Media Coverage
Source: Business News Network
Media Coverage
10.11.12
Robert James, a partner with Pillsbury’s Finance Section in San Francisco, was interviewed by Canada’s Business News Network on state-owned oil companies, in light of the bid by China National Offshore Oil Corporation (CNOOC) for Nexen. James, who has represented both state-owned and investor-owned oil companies on energy project developments and acquisitions, and the author of an article on strategic alliances between the two types of entities, discussed the controversy over whether state-owned oil companies are tools of their government owners or whether they are entities on their own.
James suggested that CNOOC was likely more answerable to outside investors than many other state enterprises because of their business model. Still, he said, the company is still subject to state policies at the most broad levels.
“What we find is that the key element is whether these companies have the ability to reinvest or whether they have to remit all of their oil proceeds to the federal government and then seek money back; whether they’re able to chart their own course for the necessary long term investments required for exploitation of major complex resources, such as Canada’s oil sands,” James said.

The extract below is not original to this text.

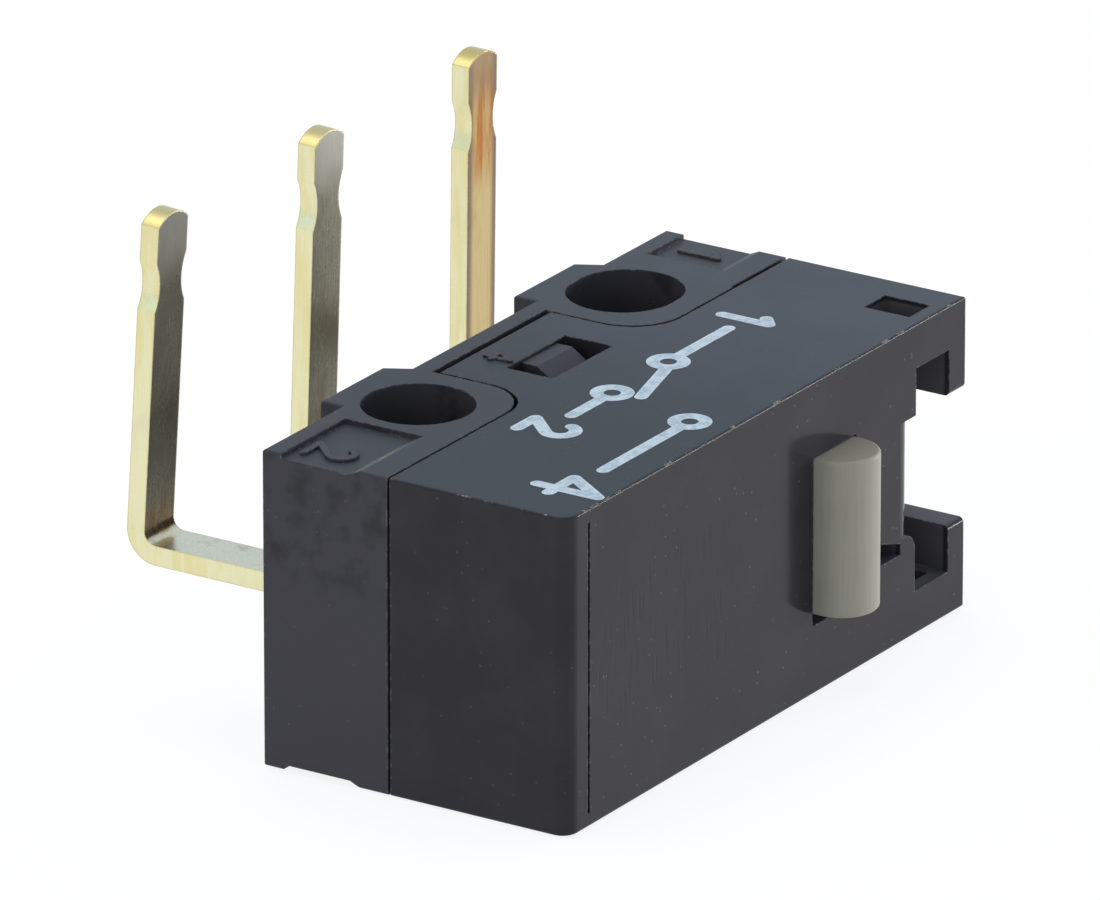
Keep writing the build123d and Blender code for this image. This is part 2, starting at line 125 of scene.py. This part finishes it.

When asked how to evaluate which oil companies are resilient for future endeavors, James said one test is if they’re already doing business internationally. Along those lines, he noted how CNOOC, in particular, has led the way and others in China are now having similar international aspirations. In other cases where their focus is only one country, as in Mexico and several African countries, state-owned entities may have less control over their future because oil proceeds are essentially an auxiliary of the state budget.
On the question of CNOOC specifically, James was asked if he thinks Canada has anything specific to worry about with this potential merger, given that the company wants to make such a large investment in Canada’s energy sector, specifically in oil sands. Among other concerns and factors, James pointed to possible upsides of such a deal.
“[The analysts] identify a couple of potential synergies besides just the portfolio move of the ownership of Nexen from one owner to another,” James said. “They suggest that it may facilitate the development of West Coast export facilities for all sorts of natural resources, either from British Columbia or the U.S., creating a greater flow of goods and materials of all types, not just oil, from the West Coast to Asian markets.”
James added, “The second [synergy] they identify is the possibility of greater exploration and development opportunities for Canadian, North American and other companies in China, with some sense of reciprocity. I don’t think you can guarantee that will happen simply because of approval of one Nexen deal, but it will be watched and it will be the litmus test of whether their commitments … are really followed through [on].”